特に北海道では、雪や氷による影響も考慮できる 地域の実情に詳しい専門家 に依頼するのが望ましいでしょう。

フロン漏えい時の対処法や空調機器の構造を熟知しており、適切な診断が可能。

環境省より引用:https://www.env.go.jp/earth/furon/operator/isshu_2.html

4. 点検を怠った場合の罰則

フロン排出抑制法には以下のような罰則規定 が設けられています。

違反内容罰則
フロン類をみだりに放出1年以下の懲役、または50万円以下の罰金
機器の使用・破壊等に関する義務について、都道府県知事の命令に違反した場合50万円以下の罰金
算定漏えい量の未報告・虚偽報告10万円以下の過料

北海道の自治体の動き

法令違反が判明すると、地元メディアに報道されるリスクもあり、企業イメージを損ないかねません。

道庁や市町村も企業向けの啓発活動を行っており、セミナーや相談会 を定期的に開催している場合があります。

5. フロン点検を行うメリット

(1) コンプライアンスの確保

法令を順守することで、罰則や行政処分 を回避し、企業としての信頼性を高めます。

(2) 地球温暖化対策の貢献

フロン類はCO₂よりも強い温室効果を持つガスが多いため、漏えいを防ぐことは 環境保全 に大きく寄与します。

(3) トラブルの早期発見・省エネ効果

定期点検を行うことで、異常を早期に発見し、大規模修理や機器交換のコスト を抑えられる可能性があります。また、正常な状態であれば省エネ運転が可能になり、ランニングコストの節約にもつながります。

6. 北海道企業がスムーズにフロン点検を進めるコツ

  1. 点検スケジュールの可視化
    • シーズンごとの繁忙期に合わせ、余裕を持った計画 を立てましょう(特に暖房が必要な冬前に点検しておくと安心)。
  2. 地域の専門業者を活用
    • 北海道の気候や積雪状況を理解した技術者に依頼すると、より的確なアドバイスや点検を受けられます。
  3. 簡易点検の定着
    • 担当者が日常業務の延長で、3か月に1回の簡易点検を確実に実施。
    • チェックリストを整備 して記録を残す習慣をつける。

7. まとめ

フロン排出抑制法は、業務用エアコンなどで使用されるフロン類の適切な管理を義務づけ、漏えい防止や温室効果ガス削減を目指す法律です。北海道の企業にとっても、冬季の暖房需要や厳しい気候条件 を踏まえ、定期的な点検体制を整えることが必要となります。

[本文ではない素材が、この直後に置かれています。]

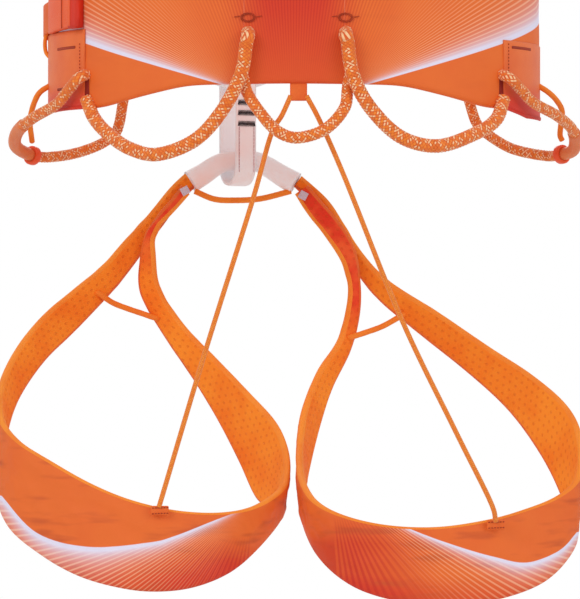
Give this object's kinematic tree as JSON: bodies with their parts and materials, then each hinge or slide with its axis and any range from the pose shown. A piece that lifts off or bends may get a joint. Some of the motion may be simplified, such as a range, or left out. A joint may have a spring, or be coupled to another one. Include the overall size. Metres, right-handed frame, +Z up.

  • 簡易点検 :3か月に1回以上、管理者自身が目視や異音確認
  • 定期点検 :有資格者が1年または3年に1回以上実施(冷凍能力による)
  • 罰則規定 :違反時には懲役や罰金、過料の対象となる場合がある

フロン点検の徹底 は、企業のコンプライアンスを強化するだけでなく、地球環境を守り、設備の保全やコスト削減にもつながります。北海道の企業として、持続可能な経営を推進するためにも、フロン排出抑制法のポイントをしっかり押さえ、適切な管理体制を整えましょう。